### DATA

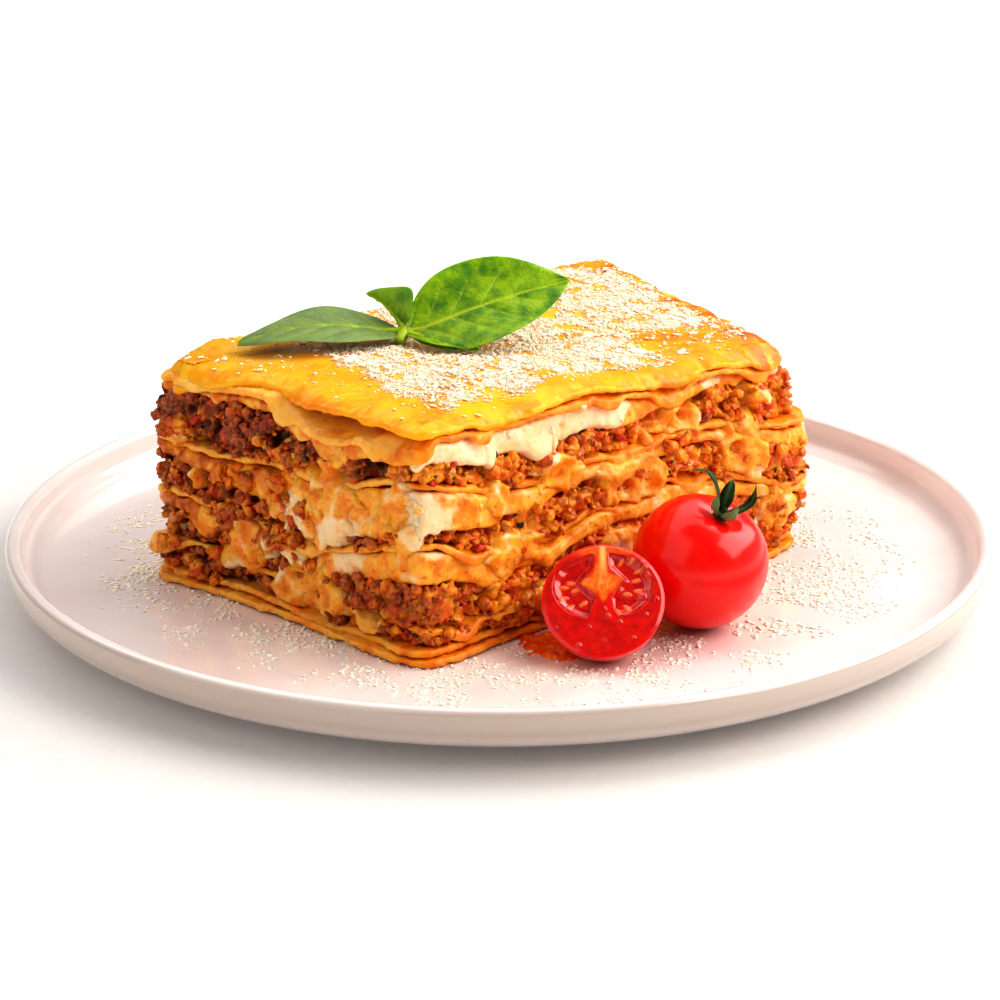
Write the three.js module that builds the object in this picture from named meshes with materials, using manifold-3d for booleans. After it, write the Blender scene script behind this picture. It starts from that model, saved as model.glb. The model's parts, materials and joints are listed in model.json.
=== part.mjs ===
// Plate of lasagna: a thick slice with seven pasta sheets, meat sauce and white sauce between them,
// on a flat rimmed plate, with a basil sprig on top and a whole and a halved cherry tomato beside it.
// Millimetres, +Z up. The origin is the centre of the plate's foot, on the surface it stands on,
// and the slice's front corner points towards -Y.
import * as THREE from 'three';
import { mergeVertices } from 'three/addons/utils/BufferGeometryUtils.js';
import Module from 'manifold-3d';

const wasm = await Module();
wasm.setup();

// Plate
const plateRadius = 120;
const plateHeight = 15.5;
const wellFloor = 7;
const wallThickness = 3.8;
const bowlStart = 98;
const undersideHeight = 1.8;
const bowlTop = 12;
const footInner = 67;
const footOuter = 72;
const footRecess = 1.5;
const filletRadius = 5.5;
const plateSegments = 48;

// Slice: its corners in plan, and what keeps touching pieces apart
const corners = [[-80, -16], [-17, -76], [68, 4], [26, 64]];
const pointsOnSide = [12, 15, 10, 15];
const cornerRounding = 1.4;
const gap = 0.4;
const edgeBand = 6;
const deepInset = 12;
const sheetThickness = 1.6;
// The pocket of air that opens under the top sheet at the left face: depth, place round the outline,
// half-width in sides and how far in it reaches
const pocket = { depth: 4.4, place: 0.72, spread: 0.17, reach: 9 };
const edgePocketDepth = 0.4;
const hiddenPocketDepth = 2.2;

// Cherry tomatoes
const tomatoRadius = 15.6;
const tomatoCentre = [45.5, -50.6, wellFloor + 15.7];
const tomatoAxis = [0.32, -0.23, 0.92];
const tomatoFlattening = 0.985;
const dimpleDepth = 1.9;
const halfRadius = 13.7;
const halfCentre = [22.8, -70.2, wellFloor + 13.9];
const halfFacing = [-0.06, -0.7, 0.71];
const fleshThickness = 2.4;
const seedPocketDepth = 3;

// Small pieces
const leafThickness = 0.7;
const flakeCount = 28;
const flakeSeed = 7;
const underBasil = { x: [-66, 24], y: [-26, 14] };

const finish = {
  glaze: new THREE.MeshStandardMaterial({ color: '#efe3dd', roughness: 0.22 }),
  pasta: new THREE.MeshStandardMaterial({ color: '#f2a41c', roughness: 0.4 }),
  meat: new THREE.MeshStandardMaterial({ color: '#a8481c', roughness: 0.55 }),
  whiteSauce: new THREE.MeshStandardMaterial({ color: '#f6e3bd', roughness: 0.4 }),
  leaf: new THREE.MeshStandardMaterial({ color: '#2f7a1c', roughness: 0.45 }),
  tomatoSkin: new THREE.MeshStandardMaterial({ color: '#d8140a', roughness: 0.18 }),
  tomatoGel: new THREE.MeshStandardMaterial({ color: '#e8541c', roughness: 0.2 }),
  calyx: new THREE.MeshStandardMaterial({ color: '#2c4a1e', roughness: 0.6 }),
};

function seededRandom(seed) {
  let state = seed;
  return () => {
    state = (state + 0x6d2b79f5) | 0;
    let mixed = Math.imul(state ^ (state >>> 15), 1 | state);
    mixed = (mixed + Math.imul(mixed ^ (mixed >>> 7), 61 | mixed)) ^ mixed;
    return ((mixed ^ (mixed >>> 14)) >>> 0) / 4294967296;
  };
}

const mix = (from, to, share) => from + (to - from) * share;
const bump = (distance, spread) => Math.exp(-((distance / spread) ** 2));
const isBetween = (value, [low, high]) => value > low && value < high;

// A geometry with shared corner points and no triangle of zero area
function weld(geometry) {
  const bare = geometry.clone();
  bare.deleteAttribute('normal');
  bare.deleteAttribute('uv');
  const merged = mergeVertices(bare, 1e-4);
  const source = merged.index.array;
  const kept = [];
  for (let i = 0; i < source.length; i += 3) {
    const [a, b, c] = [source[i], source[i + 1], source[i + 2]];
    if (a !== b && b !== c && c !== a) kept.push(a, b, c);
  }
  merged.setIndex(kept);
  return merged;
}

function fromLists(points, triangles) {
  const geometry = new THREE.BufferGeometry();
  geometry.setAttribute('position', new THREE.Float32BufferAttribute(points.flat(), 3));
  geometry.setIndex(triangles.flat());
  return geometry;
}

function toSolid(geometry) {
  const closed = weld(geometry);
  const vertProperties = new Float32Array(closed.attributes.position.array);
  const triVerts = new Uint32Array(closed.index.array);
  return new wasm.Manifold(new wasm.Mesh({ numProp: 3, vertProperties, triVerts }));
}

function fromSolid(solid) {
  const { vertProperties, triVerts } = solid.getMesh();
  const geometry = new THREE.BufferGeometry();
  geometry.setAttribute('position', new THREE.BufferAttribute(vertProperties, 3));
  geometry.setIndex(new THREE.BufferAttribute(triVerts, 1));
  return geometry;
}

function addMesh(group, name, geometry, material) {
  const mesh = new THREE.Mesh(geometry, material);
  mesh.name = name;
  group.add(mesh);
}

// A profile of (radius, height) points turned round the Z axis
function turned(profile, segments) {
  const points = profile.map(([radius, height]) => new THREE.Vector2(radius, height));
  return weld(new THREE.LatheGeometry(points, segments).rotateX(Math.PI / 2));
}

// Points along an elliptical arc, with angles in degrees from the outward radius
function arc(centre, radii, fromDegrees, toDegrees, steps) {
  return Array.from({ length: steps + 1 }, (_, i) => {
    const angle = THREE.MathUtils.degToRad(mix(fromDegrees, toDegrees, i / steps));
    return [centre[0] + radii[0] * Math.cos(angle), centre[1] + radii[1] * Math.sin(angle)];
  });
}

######

#### EXERCISE AIM
Extract each line of the material exactly as it stands.

#### CORRECT OUTPUT
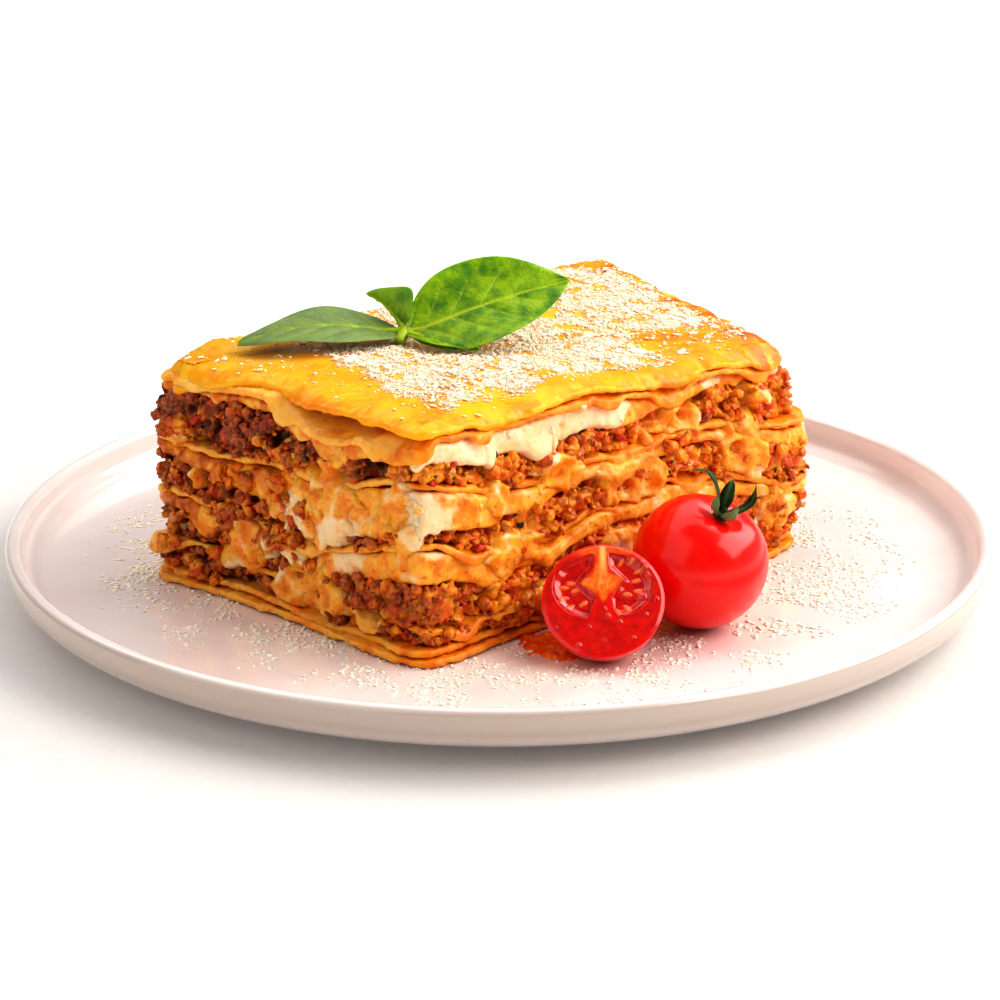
Write the three.js module that builds the object in this picture from named meshes with materials, using manifold-3d for booleans. After it, write the Blender scene script behind this picture. It starts from that model, saved as model.glb. The model's parts, materials and joints are listed in model.json.
=== part.mjs ===
// Plate of lasagna: a thick slice with seven pasta sheets, meat sauce and white sauce between them,
// on a flat rimmed plate, with a basil sprig on top and a whole and a halved cherry tomato beside it.
// Millimetres, +Z up. The origin is the centre of the plate's foot, on the surface it stands on,
// and the slice's front corner points towards -Y.
import * as THREE from 'three';
import { mergeVertices } from 'three/addons/utils/BufferGeometryUtils.js';
import Module from 'manifold-3d';

const wasm = await Module();
wasm.setup();

// Plate
const plateRadius = 120;
const plateHeight = 15.5;
const wellFloor = 7;
const wallThickness = 3.8;
const bowlStart = 98;
const undersideHeight = 1.8;
const bowlTop = 12;
const footInner = 67;
const footOuter = 72;
const footRecess = 1.5;
const filletRadius = 5.5;
const plateSegments = 48;

// Slice: its corners in plan, and what keeps touching pieces apart
const corners = [[-80, -16], [-17, -76], [68, 4], [26, 64]];
const pointsOnSide = [12, 15, 10, 15];
const cornerRounding = 1.4;
const gap = 0.4;
const edgeBand = 6;
const deepInset = 12;
const sheetThickness = 1.6;
// The pocket of air that opens under the top sheet at the left face: depth, place round the outline,
// half-width in sides and how far in it reaches
const pocket = { depth: 4.4, place: 0.72, spread: 0.17, reach: 9 };
const edgePocketDepth = 0.4;
const hiddenPocketDepth = 2.2;

// Cherry tomatoes
const tomatoRadius = 15.6;
const tomatoCentre = [45.5, -50.6, wellFloor + 15.7];
const tomatoAxis = [0.32, -0.23, 0.92];
const tomatoFlattening = 0.985;
const dimpleDepth = 1.9;
const halfRadius = 13.7;
const halfCentre = [22.8, -70.2, wellFloor + 13.9];
const halfFacing = [-0.06, -0.7, 0.71];
const fleshThickness = 2.4;
const seedPocketDepth = 3;

// Small pieces
const leafThickness = 0.7;
const flakeCount = 28;
const flakeSeed = 7;
const underBasil = { x: [-66, 24], y: [-26, 14] };

const finish = {
  glaze: new THREE.MeshStandardMaterial({ color: '#efe3dd', roughness: 0.22 }),
  pasta: new THREE.MeshStandardMaterial({ color: '#f2a41c', roughness: 0.4 }),
  meat: new THREE.MeshStandardMaterial({ color: '#a8481c', roughness: 0.55 }),
  whiteSauce: new THREE.MeshStandardMaterial({ color: '#f6e3bd', roughness: 0.4 }),
  leaf: new THREE.MeshStandardMaterial({ color: '#2f7a1c', roughness: 0.45 }),
  tomatoSkin: new THREE.MeshStandardMaterial({ color: '#d8140a', roughness: 0.18 }),
  tomatoGel: new THREE.MeshStandardMaterial({ color: '#e8541c', roughness: 0.2 }),
  calyx: new THREE.MeshStandardMaterial({ color: '#2c4a1e', roughness: 0.6 }),
};

function seededRandom(seed) {
  let state = seed;
  return () => {
    state = (state + 0x6d2b79f5) | 0;
    let mixed = Math.imul(state ^ (state >>> 15), 1 | state);
    mixed = (mixed + Math.imul(mixed ^ (mixed >>> 7), 61 | mixed)) ^ mixed;
    return ((mixed ^ (mixed >>> 14)) >>> 0) / 4294967296;
  };
}

const mix = (from, to, share) => from + (to - from) * share;
const bump = (distance, spread) => Math.exp(-((distance / spread) ** 2));
const isBetween = (value, [low, high]) => value > low && value < high;

// A geometry with shared corner points and no triangle of zero area
function weld(geometry) {
  const bare = geometry.clone();
  bare.deleteAttribute('normal');
  bare.deleteAttribute('uv');
  const merged = mergeVertices(bare, 1e-4);
  const source = merged.index.array;
  const kept = [];
  for (let i = 0; i < source.length; i += 3) {
    const [a, b, c] = [source[i], source[i + 1], source[i + 2]];
    if (a !== b && b !== c && c !== a) kept.push(a, b, c);
  }
  merged.setIndex(kept);
  return merged;
}

function fromLists(points, triangles) {
  const geometry = new THREE.BufferGeometry();
  geometry.setAttribute('position', new THREE.Float32BufferAttribute(points.flat(), 3));
  geometry.setIndex(triangles.flat());
  return geometry;
}

function toSolid(geometry) {
  const closed = weld(geometry);
  const vertProperties = new Float32Array(closed.attributes.position.array);
  const triVerts = new Uint32Array(closed.index.array);
  return new wasm.Manifold(new wasm.Mesh({ numProp: 3, vertProperties, triVerts }));
}

function fromSolid(solid) {
  const { vertProperties, triVerts } = solid.getMesh();
  const geometry = new THREE.BufferGeometry();
  geometry.setAttribute('position', new THREE.BufferAttribute(vertProperties, 3));
  geometry.setIndex(new THREE.BufferAttribute(triVerts, 1));
  return geometry;
}

function addMesh(group, name, geometry, material) {
  const mesh = new THREE.Mesh(geometry, material);
  mesh.name = name;
  group.add(mesh);
}

// A profile of (radius, height) points turned round the Z axis
function turned(profile, segments) {
  const points = profile.map(([radius, height]) => new THREE.Vector2(radius, height));
  return weld(new THREE.LatheGeometry(points, segments).rotateX(Math.PI / 2));
}

// Points along an elliptical arc, with angles in degrees from the outward radius
function arc(centre, radii, fromDegrees, toDegrees, steps) {
  return Array.from({ length: steps + 1 }, (_, i) => {
    const angle = THREE.MathUtils.degToRad(mix(fromDegrees, toDegrees, i / steps));
    return [centre[0] + radii[0] * Math.cos(angle), centre[1] + radii[1] * Math.sin(angle)];
  });
}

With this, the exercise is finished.